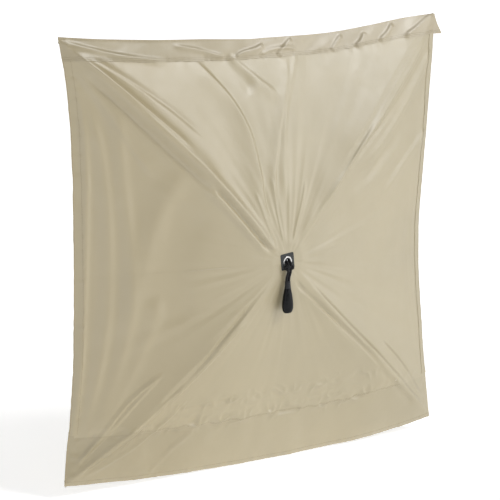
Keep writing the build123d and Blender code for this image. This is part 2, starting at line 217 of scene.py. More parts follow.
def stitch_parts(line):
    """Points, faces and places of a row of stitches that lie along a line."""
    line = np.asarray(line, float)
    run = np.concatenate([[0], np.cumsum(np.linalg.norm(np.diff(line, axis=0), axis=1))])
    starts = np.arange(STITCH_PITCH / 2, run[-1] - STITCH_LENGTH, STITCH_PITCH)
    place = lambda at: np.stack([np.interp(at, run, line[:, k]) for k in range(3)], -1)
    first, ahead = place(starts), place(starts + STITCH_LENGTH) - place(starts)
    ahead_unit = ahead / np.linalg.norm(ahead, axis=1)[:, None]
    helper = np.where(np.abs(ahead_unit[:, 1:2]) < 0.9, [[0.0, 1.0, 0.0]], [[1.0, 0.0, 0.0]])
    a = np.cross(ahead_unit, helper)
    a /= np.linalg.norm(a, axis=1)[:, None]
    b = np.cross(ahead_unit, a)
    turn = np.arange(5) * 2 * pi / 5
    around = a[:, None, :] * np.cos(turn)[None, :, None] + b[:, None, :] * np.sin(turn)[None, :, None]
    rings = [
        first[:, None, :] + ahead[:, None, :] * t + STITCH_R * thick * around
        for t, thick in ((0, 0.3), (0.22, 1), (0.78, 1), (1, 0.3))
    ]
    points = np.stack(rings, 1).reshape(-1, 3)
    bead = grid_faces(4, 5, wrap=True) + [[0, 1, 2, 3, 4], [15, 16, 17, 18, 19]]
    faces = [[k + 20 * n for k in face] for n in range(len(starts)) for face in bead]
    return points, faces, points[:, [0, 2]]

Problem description
Write out the material exactly as given.

Output for this task
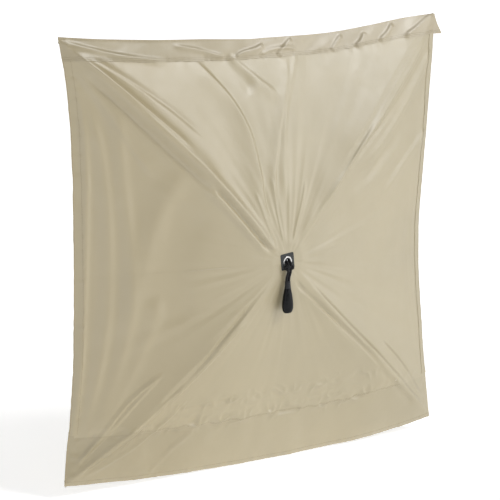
Keep writing the build123d and Blender code for this image. This is part 2, starting at line 217 of scene.py. More parts follow.
def stitch_parts(line):
    """Points, faces and places of a row of stitches that lie along a line."""
    line = np.asarray(line, float)
    run = np.concatenate([[0], np.cumsum(np.linalg.norm(np.diff(line, axis=0), axis=1))])
    starts = np.arange(STITCH_PITCH / 2, run[-1] - STITCH_LENGTH, STITCH_PITCH)
    place = lambda at: np.stack([np.interp(at, run, line[:, k]) for k in range(3)], -1)
    first, ahead = place(starts), place(starts + STITCH_LENGTH) - place(starts)
    ahead_unit = ahead / np.linalg.norm(ahead, axis=1)[:, None]
    helper = np.where(np.abs(ahead_unit[:, 1:2]) < 0.9, [[0.0, 1.0, 0.0]], [[1.0, 0.0, 0.0]])
    a = np.cross(ahead_unit, helper)
    a /= np.linalg.norm(a, axis=1)[:, None]
    b = np.cross(ahead_unit, a)
    turn = np.arange(5) * 2 * pi / 5
    around = a[:, None, :] * np.cos(turn)[None, :, None] + b[:, None, :] * np.sin(turn)[None, :, None]
    rings = [
        first[:, None, :] + ahead[:, None, :] * t + STITCH_R * thick * around
        for t, thick in ((0, 0.3), (0.22, 1), (0.78, 1), (1, 0.3))
    ]
    points = np.stack(rings, 1).reshape(-1, 3)
    bead = grid_faces(4, 5, wrap=True) + [[0, 1, 2, 3, 4], [15, 16, 17, 18, 19]]
    faces = [[k + 20 * n for k in face] for n in range(len(starts)) for face in bead]
    return points, faces, points[:, [0, 2]]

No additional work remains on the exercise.